Starting at the top of the entries, restate word for word each line up to and including the one with "parts. Then give".

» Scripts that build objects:
----
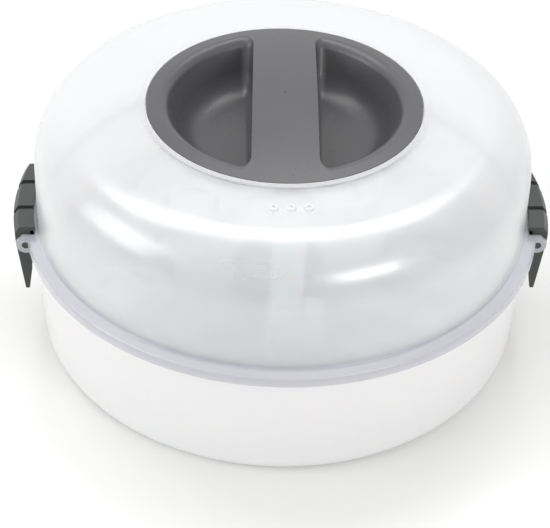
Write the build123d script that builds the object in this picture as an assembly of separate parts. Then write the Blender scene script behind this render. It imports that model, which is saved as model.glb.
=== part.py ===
from build123d import *
from math import asin, cos, degrees, radians, sin, sqrt
import os

# A round microwave steam sterilizer for feeding bottles: a white water bowl, a rack that
# stands in it, a pair of tongs, and a clear dome lid with a grey grip plate and two side
# clips. Millimetres, +Z up, the lid's clips on the X axis, the vents towards -Y. The origin
# is the centre of the underside.

# Clearances
seat_gap = 0.3
slide_gap = 0.4
pin_gap = 0.06
leg_gap = 0.1

# Bowl
bowl_rim_radius = 131.8
bowl_draft = 1.6
bowl_wall = 2.4
bowl_floor = 3.0
bowl_corner_radius = 8.0
bowl_inner_corner = 5.6
bowl_rim_height = 69.0
bowl_lip_reach = 2.8
bowl_lip_drop = 5.8
bowl_lip_wall = 1.8
foot_ring_width = 17.2
foot_recess = 1.2
water_mark_inset = 34.2
water_mark_height = 1.0
water_mark_width = 1.6

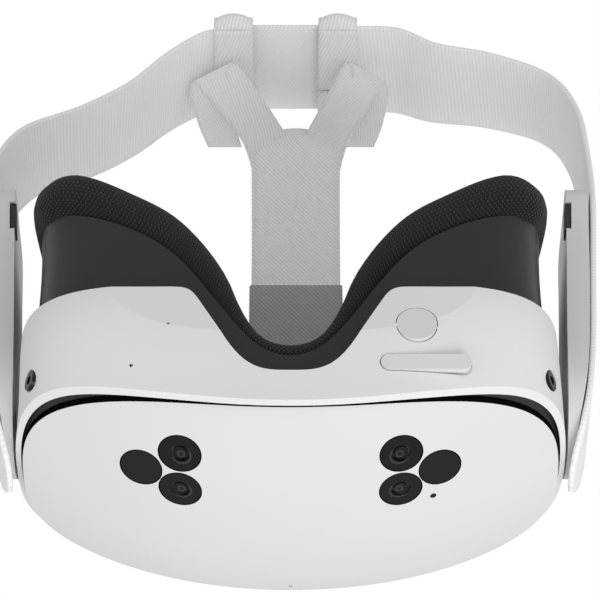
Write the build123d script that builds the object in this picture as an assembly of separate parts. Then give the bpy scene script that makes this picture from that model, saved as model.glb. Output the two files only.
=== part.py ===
from build123d import *
import math
import os

# A stand-alone head-worn display, as worn, in millimetres.
# X points to the wearer's left, Y from the visor back to the head, Z up.
# Z = 0 is the flat of the housing's underside, which the headset stands on.
# The shapes are drawn with Y = 0 at the tip of the visor, and are written out
# moved forward, so that the origin is below the middle of the whole headset.

os.makedirs("parts", exist_ok=True)

# ---------------------------------------------------------------- driving sizes
VISOR_WIDTH = 168.0
VISOR_HEIGHT = 92.0
VISOR_MID_Z = 54.0
VISOR_POWER = 2.86          # roundness of the visor's outline, 2 being an ellipse
VISOR_THICK = 2.2
RIM_SET_BACK = 1.2          # of the housing's front rim, behind the visor's dome
RIM_DROP = 6.0              # lowers that dome, so the rim is forward below and back above
FRONT_RADIUS_PLAN = 180.0   # curve of the visor seen from above
FRONT_RADIUS_SIDE = 110.0   # curve of the visor seen from the side

RIM_Y = 52.0                # rear rim of the housing at the cheeks
RIM_TOP_Y = 57.0
NOSE_DEPTH = 31.5           # how far the nose notch cuts into the rim
NOSE_HALF_WIDTH = 34.0
SPLIT_Z = 50.0              # height where the cheek shapes meet the forehead shapes

WINDOW_DIAMETER = 13.0
WINDOWS = {                 # x and z on the visor, wearer's left side
    "camera_upper": (34.0, 40.2),
    "camera_lower": (33.9, 26.2),
    "infrared": (46.0, 34.1),
}
STATUS_LED = (-44.2, 45.5)
FRONT_MICROPHONE = (0.0, 95.0)
SIDE_CAMERA_AT = (80.9, 30.5, 19.3)
SIDE_CAMERA_AXIS = (0.897, 0.0, -0.443)
SIDE_CAMERA_DIAMETER = 6.4

ACTION_AT = (-38.6, 37.0)
ACTION_DIAMETER = 12.4
ROCKER_AT = (-41.2, 23.5, 2.2)
ROCKER_TILT = -11.0         # degrees, to lie in the sloping part of the underside
ROCKER_LENGTH = 27.5
ROCKER_WIDTH = 5.2
UNDER_MICROPHONES = [(37.4, 37.0, 3.7), (48.4, 23.9, 8.8)]
SIDE_CONTROLS_X = 85.4
SIDE_CONTROLS_Y = 31.0

EYE_X = 32.0                # half the default distance between the pupils
EYE_Z = 54.0
BARREL_DIAMETER = 46.0
BARREL_FRONT_Y = 31.0
BARREL_REAR_Y = 48.0
LENS_TRAVEL = 2.5

ARM_Z = 54.0
ARM_HEIGHT = 42.0
ARM_FRONT_Y = 25.0
ARM_REAR_Y = 128.0
ARM_CORNER = 8.0
ARM_SPLAY = 3.2             # degrees that the rear half of the arms opens towards the head strap
# The left arm in plan: its inner face, the seam between its two shells, and its outer face.
ARM_INNER = [(87.1, 22), (87.3, 38), (88.8, 75), (91.4, 132)]
ARM_SEAM = [(87.9, 22), (89.2, 40), (92.6, 75), (96.4, 132)]
ARM_OUTER = [(88.6, 22), (90.4, 30), (93.2, 43), (95.4, 63), (97.0, 90), (99.2, 132)]
SPEAKER_AT = (92.3, 104, 56)
GRILLE_AT = (91.2, 113.5, 36)
PIVOT_Y = 43.0

BAND_THICK = 2.0
STRAP_FRONT_Y = 20.0
BAND_MID_Y = 232.0
BAND_LOW_Z = 59.0
BAND_HIGH_Z = 102.0
MID_Y = (BAND_MID_Y + 3.5) / 2  # halfway from the visor to the back of the strap loops
TOP_STRAP_X = -2.0
TOP_STRAP_WIDTH = 31.0
TOP_STRAP_Z = 100.7
TOP_STRAP_THICK = 1.6
JUNCTION_Y = 204.0
FORK_WIDTH = 14.0
LOOP_X = {"left": 20.5, "right": -17.0}
FOLD_AT = {"left": (27.7, 221.5, 75.5), "right": (-26.3, 221.5, 75.5)}
TAIL_END_X = {"left": 21.0, "right": -22.0}


# ---------------------------------------------------------------- shared shapes
def signed_power(value, power):
    return math.copysign(abs(value) ** power, value)


def section(y, half_width, z_low, z_high, power, points=40):
    """A superellipse across the headset at depth y."""
    mid = (z_low + z_high) / 2
    half_height = (z_high - z_low) / 2
    ring = []
    for i in range(points):
        turn = 2 * math.pi * (i + 0.5) / points
        x = half_width * signed_power(math.cos(turn), 2 / power)
        z = mid + half_height * signed_power(math.sin(turn), 2 / power)
        ring.append((x, y, z))
    return make_face(Spline(ring, periodic=True))


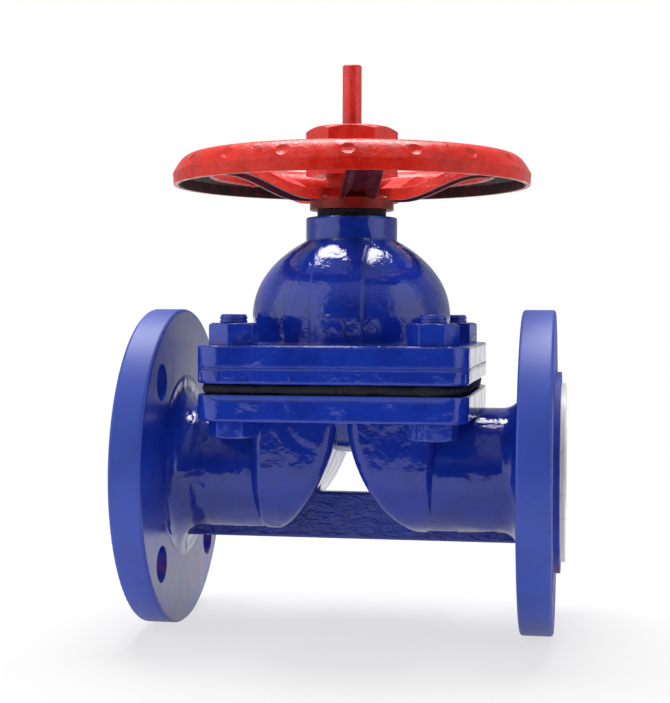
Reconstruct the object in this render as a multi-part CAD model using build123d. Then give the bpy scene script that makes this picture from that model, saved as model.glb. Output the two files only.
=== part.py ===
from build123d import *
import os
from math import cos, radians, sin, sqrt

# Weir diaphragm valve with flanged ends, drawn fully open.
# X runs along the pipe, Z is up, and the origin is under the valve's centre,
# level with the lowest point of the end flanges. All lengths are millimetres.

# end flanges
face_to_face = 210.0
flange_od = 160.0
flange_thickness = 19.0
raised_face_d = 99.0
raised_face_h = 3.0
bolt_circle_d = 125.0
flange_hole_d = 18.0
flange_hole_count = 4
flange_rim_round = 1.5
flange_neck_fillet = 10.0

# pipe bore, its lining and the cast wall round it
bore_d = 47.0
throat_d = 45.4
lining_t = 2.5
lining_mouth_t = 3.2
casting_wall = 5.35
lining_face_d = 88.0
lining_face_t = 2.3

# bowl, with its two legs that rise to the weir
bowl_length = 92.0
bowl_width = 68.6
bowl_drop = 0.4
bowl_corner_r = 7.0
leg_shoulder = 4.0
leg_gap = 5.0
leg_top = 26.0
leg_low_handle = 18.0
leg_high_handle = 24.0
leg_crease_r = 6.0
arc_dip = 0.6
core_length = 18.0
web_t = 8.0
web_bottom = 35.5
web_top = 12.0
web_round = 1.5

# wetted opening and weir
saddle_r = 30.0
weir_crest = 16.0
crest_round = 5.0
chamber_wall = 8.0
opening_corner_r = 24.0
shoulder = 1.0
lip_width = 6.0

# stack of plates between the bowl and the bonnet
body_face_h = 40.0
body_flange_t = 12.5
plate_length = 128.0
plate_width = 140.0
plate_corner_r = 12.0
plate_edge_round = 1.2
diaphragm_t = 5.0
facing_t = 1.0
facing_margin = 7.0
diaphragm_inset = 2.6
finger_plate_t = 7.0
bonnet_flange_t = 11.0

# bolts of the stack
bolt_d = 12.0
bolt_hole_d = 13.5
bolt_edge_x = 16.8
bolt_edge_y = 13.0
hex_af = 21.0
bolt_head_h = 8.0
nut_h = 10.4
bolt_end_h = 4.0
hex_chamfer = 1.0
head_turns = (2.0, 20.0, 12.0, 26.0)
nut_turns = (30.0, 2.0, 16.0, 8.0)

# bonnet
dome_foot_r = 48.5
dome_r = 49.7
dome_widest_h = 13.0
dome_h = 51.3
dome_side_handle = 16.0
dome_top_handle_r = 9.7
dome_top_handle_z = 9.3
dome_wall = 6.0
neck_r = 22.9
neck_h = 11.7
neck_round = 1.0
band_width = 25.0
band_proud = 1.4
band_top_drop = 3.0
pad_r = 7.0
pad_offset = -2.4
pad_h = 14.0
pad_proud = 1.2
guide_gap = 0.4
guide_rib_t = 4.0
guide_rib_reach = 12.0

# spindle sleeve and its bearings
sleeve_r = 13.0
sleeve_nut_r = 14.0
sleeve_collar_r = 17.5
sleeve_collar_t = 5.4
spigot_r = 10.0
spigot_h = 39.5
thread_length = 20.0
bush_r = 16.5
bush_h = 14.0
thrust_washer_t = 2.5
dust_ring_r = 17.3
dust_ring_h = 3.6
seal_section = 2.0
seal_height = 7.0

# stem, compressor and what joins them
thread_pitch = 4.0
turns_to_close = 6.0
stem_r = 8.0
stem_thread_l = 40.0
stem_foot_r = 7.0
stem_foot_l = 27.0
rod_r = 4.8
rod_chamfer = 0.6
stem_top_h = 76.4
compressor_width = 18.0
compressor_length = 44.0
compressor_h = 14.0
compressor_column_r = 13.0
finger_reach = 26.0
finger_t = 5.0
finger_pitch = 14.0
finger_slope = 0.45
ear_t = 8.0
ear_h = 10.0
ear_reach = 37.0
ear_above_plate = 1.0
pin_r = 3.0
pin_height = 26.0
stud_r = 4.0
stud_head_r = 8.0
stud_head_t = 1.5
stud_cover = 0.5
stud_length = 12.0

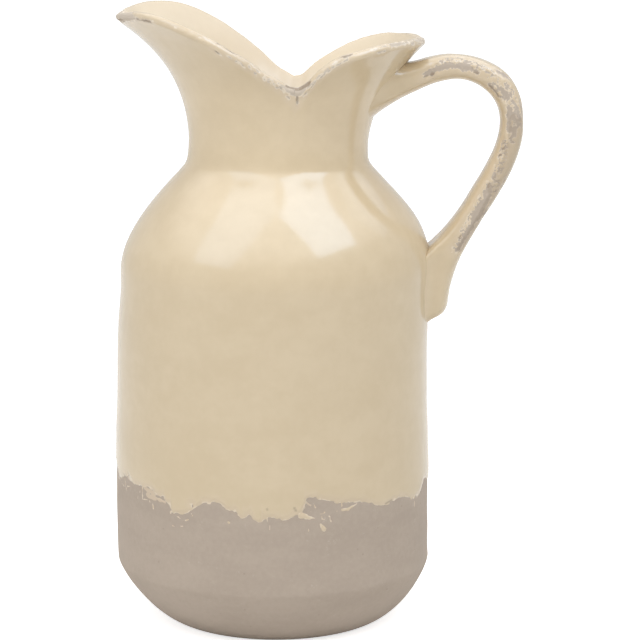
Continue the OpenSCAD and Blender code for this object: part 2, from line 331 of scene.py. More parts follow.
glazeLook = {
    "cream": (0.675, 0.56, 0.39, 1),
    "pooled": (0.635, 0.52, 0.352, 1),
    "thin": (0.555, 0.455, 0.335, 1),
    "worn": (0.66, 0.545, 0.42, 1),
    "rim": (0.72, 0.61, 0.485, 1),
    "pale": (0.80, 0.71, 0.59, 1),
    "stain": (0.34, 0.27, 0.20, 1),
    "veil": (0.78, 0.70, 0.58, 1),
    "grain": {"Coarse": 22.0, "Fine": 140.0, "Flatten": 2.2},
    "specks": {"Scale": 75.0, "Amount": 0.012},
    "speckStrength": 0.4,
    # Height in metres and strength: painted light and shade, lighter round the shoulder and neck and
    # darker low on the wall, for how the light falls there
    "paintedLightByHeight": [(0.150, 0.955), (0.195, 1.0), (0.235, 1.07), (0.262, 1.06), (0.285, 0.98)],
    "inside": 0.2,              # how far it turns pale inside the mouth: painted light, for the brighter light and reflections there
    "border": 0.35,             # how far it takes the worn or the rim colour near its border
    "borderReach": 5.0,         # millimetres
    "raggedScale": 850.0,       # of the noise that moves the border
    "brokenScale": 330.0,       # of the one that breaks the pale line there
    "patchyScale": 620.0,       # of the one that leaves thin glaze on the bare clay
    "roughness": 0.13,
    "satin": 0.2,               # how much rougher it is inside the mouth
    "bareRoughness": 0.75,
    "ior": 1.45,
    "bump": {"Strength": 0.05, "Distance": 0.0006},
}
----
» ANSWER TO THE TASK:
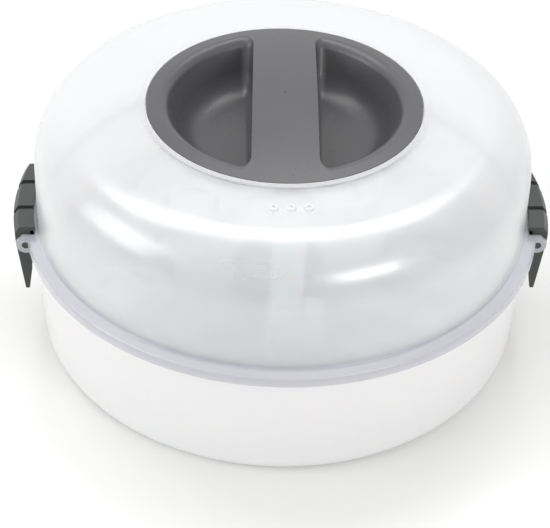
Write the build123d script that builds the object in this picture as an assembly of separate parts. Then write the Blender scene script behind this render. It imports that model, which is saved as model.glb.
=== part.py ===
from build123d import *
from math import asin, cos, degrees, radians, sin, sqrt
import os

# A round microwave steam sterilizer for feeding bottles: a white water bowl, a rack that
# stands in it, a pair of tongs, and a clear dome lid with a grey grip plate and two side
# clips. Millimetres, +Z up, the lid's clips on the X axis, the vents towards -Y. The origin
# is the centre of the underside.

# Clearances
seat_gap = 0.3
slide_gap = 0.4
pin_gap = 0.06
leg_gap = 0.1

# Bowl
bowl_rim_radius = 131.8
bowl_draft = 1.6
bowl_wall = 2.4
bowl_floor = 3.0
bowl_corner_radius = 8.0
bowl_inner_corner = 5.6
bowl_rim_height = 69.0
bowl_lip_reach = 2.8
bowl_lip_drop = 5.8
bowl_lip_wall = 1.8
foot_ring_width = 17.2
foot_recess = 1.2
water_mark_inset = 34.2
water_mark_height = 1.0
water_mark_width = 1.6

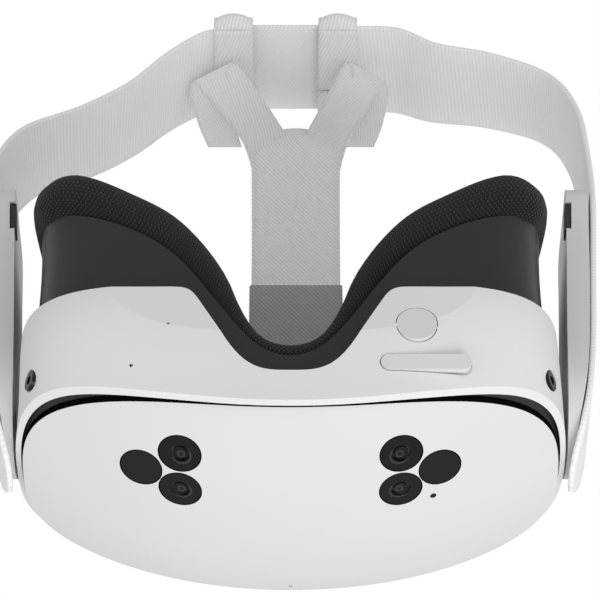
Write the build123d script that builds the object in this picture as an assembly of separate parts. Then give the bpy scene script that makes this picture from that model, saved as model.glb. Output the two files only.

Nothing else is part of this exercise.